**AIM**. Report the number of lines in the entries below that include the word "follow", and nothing else.

**WORKING DATA**.
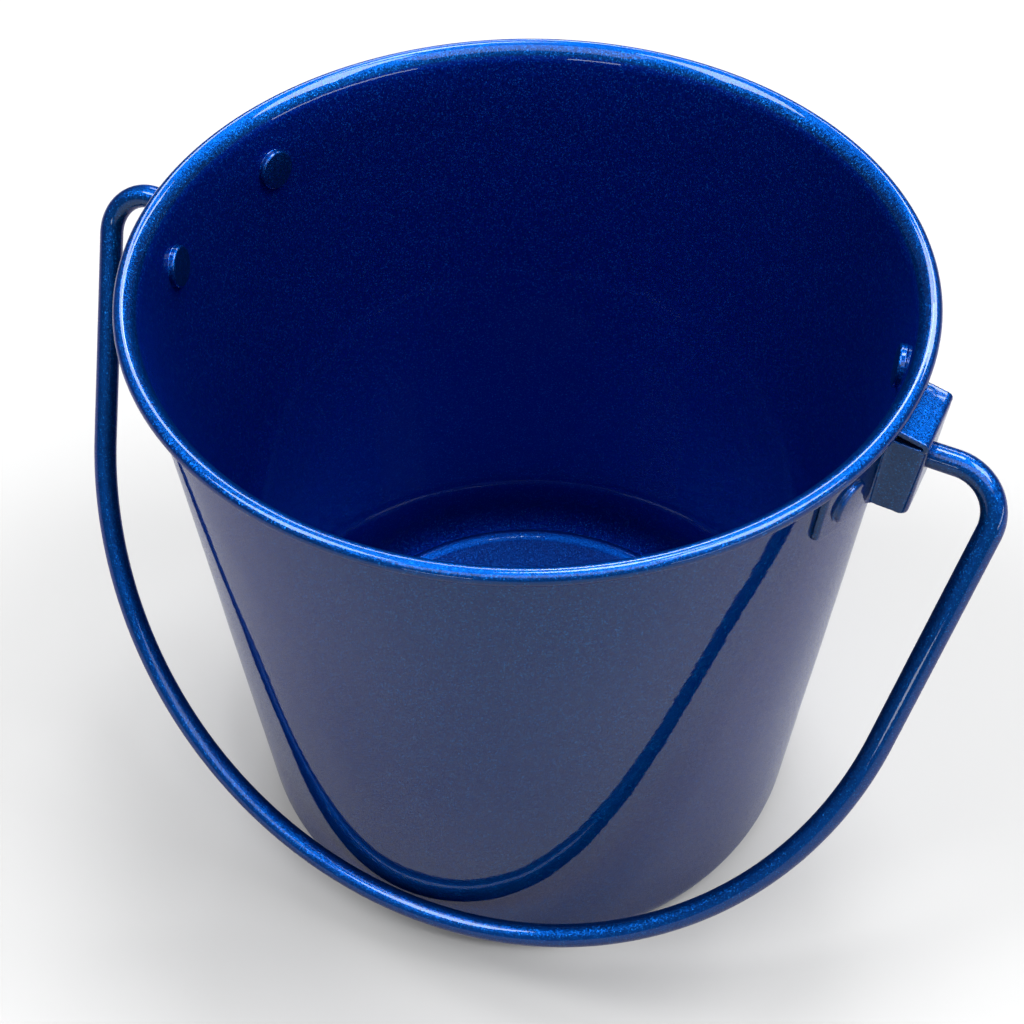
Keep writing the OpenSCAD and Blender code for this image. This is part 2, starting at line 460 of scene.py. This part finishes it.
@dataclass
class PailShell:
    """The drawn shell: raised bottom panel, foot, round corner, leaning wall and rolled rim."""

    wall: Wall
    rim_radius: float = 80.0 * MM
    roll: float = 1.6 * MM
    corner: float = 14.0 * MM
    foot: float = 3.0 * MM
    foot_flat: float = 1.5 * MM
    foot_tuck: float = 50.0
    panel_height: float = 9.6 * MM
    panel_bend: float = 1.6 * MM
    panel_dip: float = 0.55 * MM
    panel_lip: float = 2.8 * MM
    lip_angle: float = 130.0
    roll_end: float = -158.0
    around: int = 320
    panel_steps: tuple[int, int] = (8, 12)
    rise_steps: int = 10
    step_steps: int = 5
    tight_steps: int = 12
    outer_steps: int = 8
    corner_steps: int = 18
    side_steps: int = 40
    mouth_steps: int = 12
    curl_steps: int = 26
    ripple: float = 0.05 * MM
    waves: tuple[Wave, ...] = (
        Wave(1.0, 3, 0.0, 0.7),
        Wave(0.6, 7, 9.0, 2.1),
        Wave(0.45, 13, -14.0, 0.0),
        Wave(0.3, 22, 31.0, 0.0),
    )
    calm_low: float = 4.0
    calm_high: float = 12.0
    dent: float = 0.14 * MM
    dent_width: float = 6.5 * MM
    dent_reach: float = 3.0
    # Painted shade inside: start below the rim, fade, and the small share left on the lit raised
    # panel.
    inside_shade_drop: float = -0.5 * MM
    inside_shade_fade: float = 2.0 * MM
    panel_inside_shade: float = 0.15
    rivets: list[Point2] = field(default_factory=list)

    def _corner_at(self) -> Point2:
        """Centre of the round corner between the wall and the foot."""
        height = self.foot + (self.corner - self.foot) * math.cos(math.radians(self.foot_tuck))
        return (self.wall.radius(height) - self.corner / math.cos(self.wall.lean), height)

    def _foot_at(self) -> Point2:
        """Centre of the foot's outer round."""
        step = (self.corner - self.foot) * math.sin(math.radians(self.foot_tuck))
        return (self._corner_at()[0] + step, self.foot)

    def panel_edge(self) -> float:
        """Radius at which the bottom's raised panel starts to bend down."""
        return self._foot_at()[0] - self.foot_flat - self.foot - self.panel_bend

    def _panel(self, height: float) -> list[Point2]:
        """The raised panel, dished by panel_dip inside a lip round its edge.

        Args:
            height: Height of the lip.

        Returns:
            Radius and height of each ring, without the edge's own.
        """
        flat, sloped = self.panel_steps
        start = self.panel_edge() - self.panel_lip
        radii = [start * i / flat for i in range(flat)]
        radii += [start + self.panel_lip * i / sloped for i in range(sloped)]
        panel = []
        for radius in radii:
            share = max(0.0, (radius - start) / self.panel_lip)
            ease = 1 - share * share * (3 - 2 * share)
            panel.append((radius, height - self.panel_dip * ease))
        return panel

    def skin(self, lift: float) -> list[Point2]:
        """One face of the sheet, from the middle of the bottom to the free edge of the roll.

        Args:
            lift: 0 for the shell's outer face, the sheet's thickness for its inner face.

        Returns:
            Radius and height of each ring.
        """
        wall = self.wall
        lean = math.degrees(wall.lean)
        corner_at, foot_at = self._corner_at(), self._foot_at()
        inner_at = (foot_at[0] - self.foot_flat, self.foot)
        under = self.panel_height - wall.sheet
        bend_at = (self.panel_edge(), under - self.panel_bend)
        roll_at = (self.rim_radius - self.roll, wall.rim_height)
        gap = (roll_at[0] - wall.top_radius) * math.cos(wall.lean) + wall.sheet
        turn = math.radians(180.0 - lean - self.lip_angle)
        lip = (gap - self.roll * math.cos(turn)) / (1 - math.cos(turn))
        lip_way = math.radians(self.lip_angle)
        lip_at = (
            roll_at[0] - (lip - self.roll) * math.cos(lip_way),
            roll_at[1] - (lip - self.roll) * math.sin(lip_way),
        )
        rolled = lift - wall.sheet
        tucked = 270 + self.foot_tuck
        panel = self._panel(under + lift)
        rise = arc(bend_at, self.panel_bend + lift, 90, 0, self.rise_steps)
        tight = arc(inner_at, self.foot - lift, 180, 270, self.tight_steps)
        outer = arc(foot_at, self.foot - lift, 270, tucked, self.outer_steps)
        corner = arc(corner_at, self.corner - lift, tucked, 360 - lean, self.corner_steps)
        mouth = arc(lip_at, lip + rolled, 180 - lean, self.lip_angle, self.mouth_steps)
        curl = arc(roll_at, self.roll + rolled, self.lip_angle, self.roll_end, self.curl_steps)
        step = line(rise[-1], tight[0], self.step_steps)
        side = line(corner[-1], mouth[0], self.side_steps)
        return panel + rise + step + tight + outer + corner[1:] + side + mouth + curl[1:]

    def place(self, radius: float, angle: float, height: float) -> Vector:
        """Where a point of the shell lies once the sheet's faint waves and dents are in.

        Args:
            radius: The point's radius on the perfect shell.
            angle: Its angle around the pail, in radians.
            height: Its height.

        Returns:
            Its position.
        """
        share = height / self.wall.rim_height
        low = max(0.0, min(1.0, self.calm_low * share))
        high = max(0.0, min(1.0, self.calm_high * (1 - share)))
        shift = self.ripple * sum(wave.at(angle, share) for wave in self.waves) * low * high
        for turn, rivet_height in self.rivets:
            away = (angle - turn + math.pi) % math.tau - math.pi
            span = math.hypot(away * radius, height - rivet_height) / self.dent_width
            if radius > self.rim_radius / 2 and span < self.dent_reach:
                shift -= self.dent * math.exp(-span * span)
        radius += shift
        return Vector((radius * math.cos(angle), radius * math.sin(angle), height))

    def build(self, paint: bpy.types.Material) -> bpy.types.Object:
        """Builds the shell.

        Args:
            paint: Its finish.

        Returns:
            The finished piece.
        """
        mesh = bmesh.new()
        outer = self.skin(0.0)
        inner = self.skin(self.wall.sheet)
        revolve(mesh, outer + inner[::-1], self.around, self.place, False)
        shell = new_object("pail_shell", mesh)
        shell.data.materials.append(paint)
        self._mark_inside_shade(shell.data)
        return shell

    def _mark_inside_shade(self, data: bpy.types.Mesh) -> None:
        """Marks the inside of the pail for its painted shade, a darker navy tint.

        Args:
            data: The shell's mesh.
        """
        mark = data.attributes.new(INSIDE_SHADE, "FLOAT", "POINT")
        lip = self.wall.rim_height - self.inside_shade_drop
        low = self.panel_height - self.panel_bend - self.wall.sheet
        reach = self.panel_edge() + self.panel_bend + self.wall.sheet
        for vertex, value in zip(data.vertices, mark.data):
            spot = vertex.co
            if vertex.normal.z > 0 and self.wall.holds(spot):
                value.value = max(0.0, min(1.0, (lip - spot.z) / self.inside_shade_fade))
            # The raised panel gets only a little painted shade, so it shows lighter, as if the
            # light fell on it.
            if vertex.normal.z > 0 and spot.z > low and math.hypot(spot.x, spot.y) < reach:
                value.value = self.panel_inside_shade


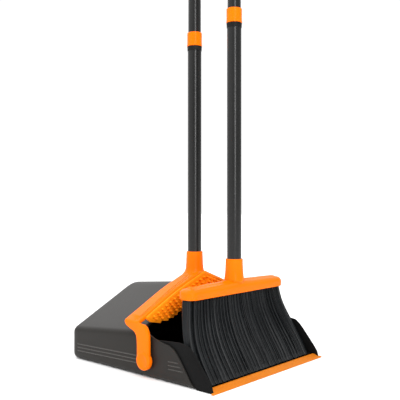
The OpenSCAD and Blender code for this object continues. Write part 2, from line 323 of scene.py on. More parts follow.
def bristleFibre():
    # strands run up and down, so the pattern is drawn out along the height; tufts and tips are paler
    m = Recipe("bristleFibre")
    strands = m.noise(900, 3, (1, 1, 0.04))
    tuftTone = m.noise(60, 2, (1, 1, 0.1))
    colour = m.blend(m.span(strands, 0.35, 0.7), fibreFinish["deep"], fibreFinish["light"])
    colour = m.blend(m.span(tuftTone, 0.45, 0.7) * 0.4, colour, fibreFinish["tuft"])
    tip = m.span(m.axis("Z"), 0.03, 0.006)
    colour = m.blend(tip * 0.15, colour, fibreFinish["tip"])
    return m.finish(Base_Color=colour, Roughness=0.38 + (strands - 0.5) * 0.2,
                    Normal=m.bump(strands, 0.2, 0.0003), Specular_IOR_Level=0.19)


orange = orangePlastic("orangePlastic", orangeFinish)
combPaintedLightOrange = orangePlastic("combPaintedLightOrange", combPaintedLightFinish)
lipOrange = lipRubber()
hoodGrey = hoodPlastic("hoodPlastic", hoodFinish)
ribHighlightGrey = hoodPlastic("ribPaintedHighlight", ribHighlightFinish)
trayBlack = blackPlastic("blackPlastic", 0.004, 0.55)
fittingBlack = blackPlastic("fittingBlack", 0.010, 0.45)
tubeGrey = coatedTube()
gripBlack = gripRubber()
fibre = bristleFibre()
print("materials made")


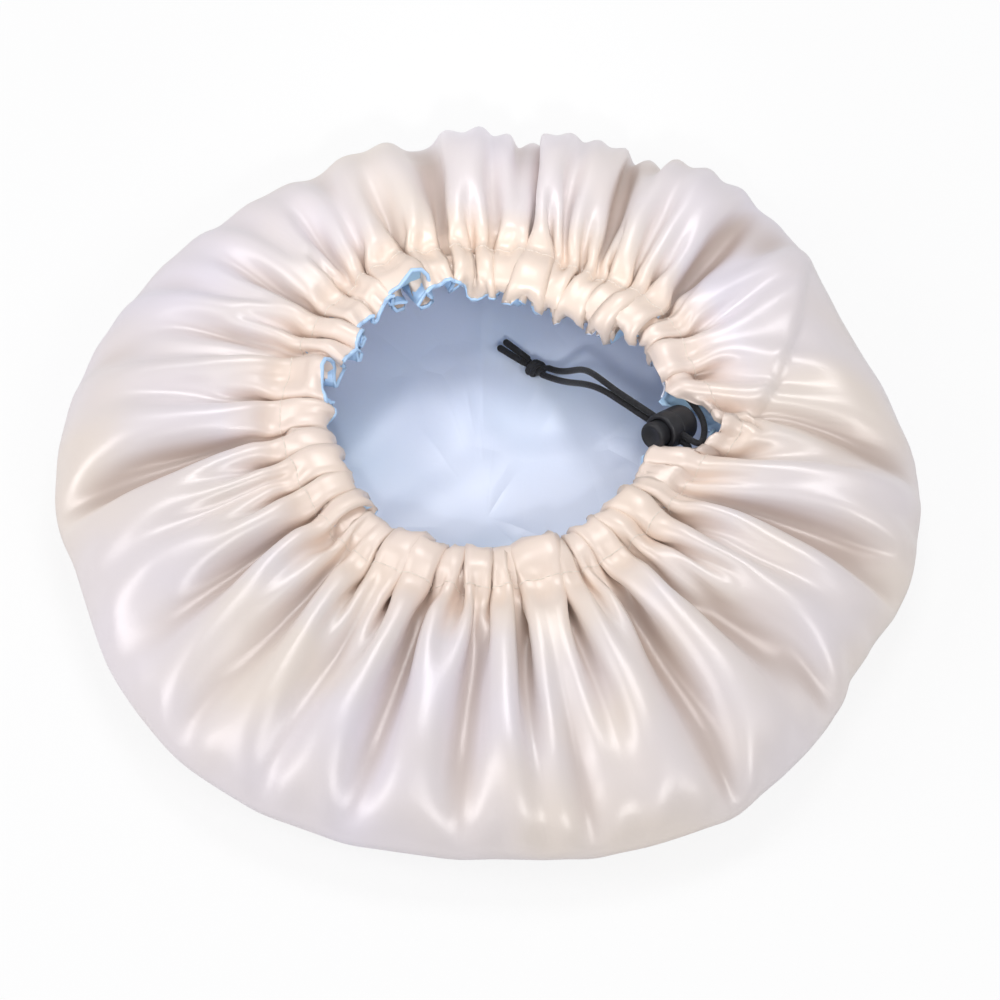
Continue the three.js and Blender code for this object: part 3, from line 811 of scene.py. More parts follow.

**COMPLETE RESPONSE**. 2